--- Start ---

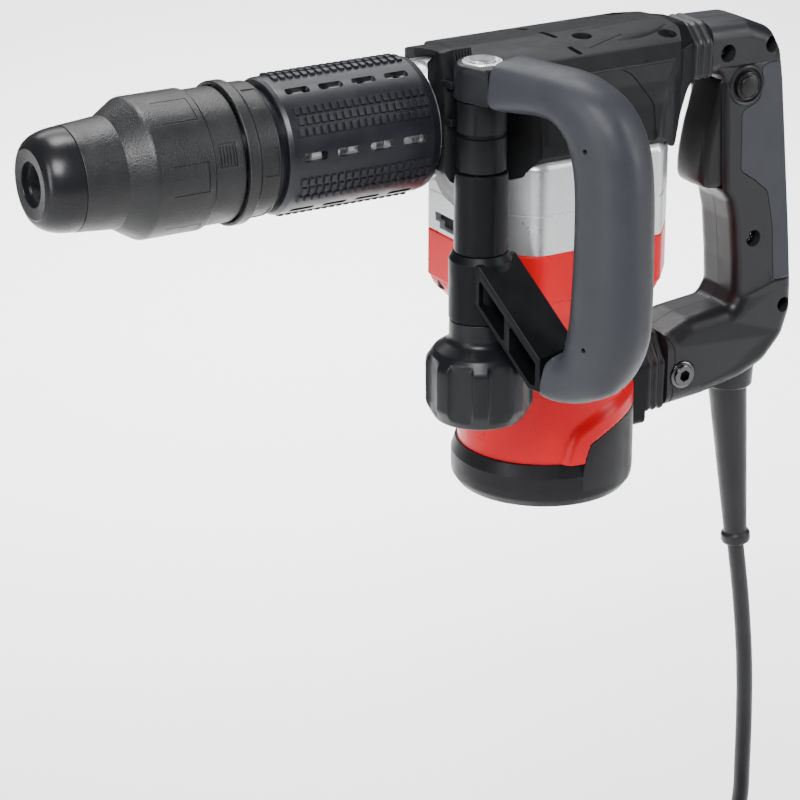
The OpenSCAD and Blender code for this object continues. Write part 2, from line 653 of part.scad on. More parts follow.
module strut_collar() color([0.12, 0.12, 0.13]) in_loop() difference() {
  union() {
    translate([0, 0, collar_bottom]) cylinder(h = tube_bottom - 0.2 - collar_bottom, r = 14.9);
    hull() {
      box([8, -strut_half, -74], [9, strut_half, -54.5]);
      box([44, -strut_half, -107.5], [45.8, strut_half, -92.5]);
    }
  }
  translate([0, 0, -200]) cylinder(h = 300, r = post_r + fit);
}
module side_knob() color([0.11, 0.11, 0.12]) translate([post_x, post_y, 0]) difference() {
  union() {
    translate([0, 0, -96]) cylinder(h = 96 + collar_bottom - 0.2, r = 14.9);
    rotate_extrude() polygon([[0, -96], [16, -96], [22, -101], [knob_r, -106], [knob_r, -127],
      [21, knob_bottom],
      [0, knob_bottom]]);
  }
  for (a = [0:45:315]) rotate([0, 0, a]) translate([knob_r + 3.6, 0, -140]) cylinder(h = 50, r = 6);
  translate([0, 0, -131.2]) cylinder(h = 60, r = post_r + fit);
}

// ---------- cord ----------
module strain_relief() color([0.08, 0.08, 0.09]) {
  union() {
    translate([relief_x, 0, -167]) rotate([0, 180 - 6, 0]) {
      cylinder(h = 89, r1 = 10, r2 = 5.9);
      translate([0, 0, 84]) cylinder(h = 7, r = 7.6);
    }
    rod_z(relief_x, 0, -168, -164.2, 10.6);
    rod_z(relief_x, 0, -164.3, -148.5, 6.1);
  }
}
module cord() color([0.05, 0.05, 0.06]) {
  sweep(cord_route, cord_d / 2, 8, [0, 1, 0]);
  sweep(cord_tail, cord_d / 2, 8, [0, 0, 1]);
}
module cord_coil() color([0.05, 0.05, 0.06]) translate([coil_x, coil_y, floor_z]) rotate_extrude()
  translate([coil_r - coil_turns_wide * cord_d / 2, 0])
    square([coil_turns_wide * cord_d, coil_turns_high * cord_d]);
module plug() color([0.06, 0.06, 0.07]) translate([plug_x, plug_y, floor_z]) {
  rotate([0, 90, 0]) translate([-13.5, 0, 0]) cylinder(h = 36, r = 13.4);
  for (s = [-9.5, 9.5]) translate([36, s, 13.5]) rotate([0, 90, 0]) cylinder(h = 19, r = 2.4);
}
module cord_tie() color([0.1, 0.1, 0.1]) translate([coil_x - coil_r, coil_y, floor_z]) difference() {
  box([-16, -4, 0], [16, 4, 38]);
  box([-13.6, -5, -1], [13.6, 5, 36.1]);
}

dust_cap();
locking_sleeve();
locking_ring();
sleeve_spring();
locking_rollers();
tool_holder();
index_ring();
front_barrel();
grip_sleeve();
cylinder_tube();
striker();
ram();
ram_seals();
piston();
wrist_pin();
connecting_rod();
crankshaft();
crank_gear();
crank_bearings();
gear_housing();
top_cover();
cover_screws();
side_panels();
front_foot();
motor_housing();
base_cap();
base_screws();
pivot_bracket();
armature();
commutator();
fan();
stator();
motor_bearings();
brush_holders();
brushes();
handle_shell_left();
handle_shell_right();
soft_insert();
handle_screws();
switch();
trigger();
lock_button();
upper_bellows();
lower_bellows();
damper_springs();
pivot_bolt();
clamp_saddle();
clamp_band();
side_post();
post_nut();
loop_core();
loop_cover();
spacer_tube();
strut_collar();
side_knob();
strain_relief();
cord();
cord_coil();
plug();
cord_tie();
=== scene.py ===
"""Electric demolition hammer with a side loop handle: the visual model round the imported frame.

Helpers take millimetres in the frame's axes: the nose points along -X, +Z is up, and the side
handle hangs on the -Y side. A point becomes metres only when its mesh is made.
"""
import json
import math

import bmesh
import bpy
from mathutils import Matrix, Vector
from mathutils.kdtree import KDTree
from mathutils.bvhtree import BVHTree


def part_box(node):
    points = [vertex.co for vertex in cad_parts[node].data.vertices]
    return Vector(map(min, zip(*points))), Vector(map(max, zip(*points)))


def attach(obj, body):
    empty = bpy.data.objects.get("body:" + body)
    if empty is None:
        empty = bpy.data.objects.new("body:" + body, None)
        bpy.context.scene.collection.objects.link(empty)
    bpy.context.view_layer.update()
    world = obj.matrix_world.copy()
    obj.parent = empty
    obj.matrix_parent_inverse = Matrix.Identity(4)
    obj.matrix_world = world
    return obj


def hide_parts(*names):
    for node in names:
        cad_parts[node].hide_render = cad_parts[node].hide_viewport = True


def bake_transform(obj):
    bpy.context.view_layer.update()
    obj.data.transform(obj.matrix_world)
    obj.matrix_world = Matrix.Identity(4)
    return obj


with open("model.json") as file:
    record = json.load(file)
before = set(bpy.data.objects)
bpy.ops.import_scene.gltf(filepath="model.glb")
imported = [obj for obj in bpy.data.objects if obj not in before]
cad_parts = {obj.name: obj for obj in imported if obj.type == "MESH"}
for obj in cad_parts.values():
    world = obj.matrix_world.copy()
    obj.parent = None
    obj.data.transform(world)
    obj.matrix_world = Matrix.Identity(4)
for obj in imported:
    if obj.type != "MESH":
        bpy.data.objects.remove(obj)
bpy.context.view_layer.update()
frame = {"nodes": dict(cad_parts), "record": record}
MM = 0.001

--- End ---

Short task: Quote nothing but the lines that run from the line containing "dust_cap();" through the line containing "for node in", keeping both of them word for word.

Response:
dust_cap();
locking_sleeve();
locking_ring();
sleeve_spring();
locking_rollers();
tool_holder();
index_ring();
front_barrel();
grip_sleeve();
cylinder_tube();
striker();
ram();
ram_seals();
piston();
wrist_pin();
connecting_rod();
crankshaft();
crank_gear();
crank_bearings();
gear_housing();
top_cover();
cover_screws();
side_panels();
front_foot();
motor_housing();
base_cap();
base_screws();
pivot_bracket();
armature();
commutator();
fan();
stator();
motor_bearings();
brush_holders();
brushes();
handle_shell_left();
handle_shell_right();
soft_insert();
handle_screws();
switch();
trigger();
lock_button();
upper_bellows();
lower_bellows();
damper_springs();
pivot_bolt();
clamp_saddle();
clamp_band();
side_post();
post_nut();
loop_core();
loop_cover();
spacer_tube();
strut_collar();
side_knob();
strain_relief();
cord();
cord_coil();
plug();
cord_tie();
=== scene.py ===
"""Electric demolition hammer with a side loop handle: the visual model round the imported frame.

Helpers take millimetres in the frame's axes: the nose points along -X, +Z is up, and the side
handle hangs on the -Y side. A point becomes metres only when its mesh is made.
"""
import json
import math

import bmesh
import bpy
from mathutils import Matrix, Vector
from mathutils.kdtree import KDTree
from mathutils.bvhtree import BVHTree


def part_box(node):
    points = [vertex.co for vertex in cad_parts[node].data.vertices]
    return Vector(map(min, zip(*points))), Vector(map(max, zip(*points)))


def attach(obj, body):
    empty = bpy.data.objects.get("body:" + body)
    if empty is None:
        empty = bpy.data.objects.new("body:" + body, None)
        bpy.context.scene.collection.objects.link(empty)
    bpy.context.view_layer.update()
    world = obj.matrix_world.copy()
    obj.parent = empty
    obj.matrix_parent_inverse = Matrix.Identity(4)
    obj.matrix_world = world
    return obj


def hide_parts(*names):
    for node in names:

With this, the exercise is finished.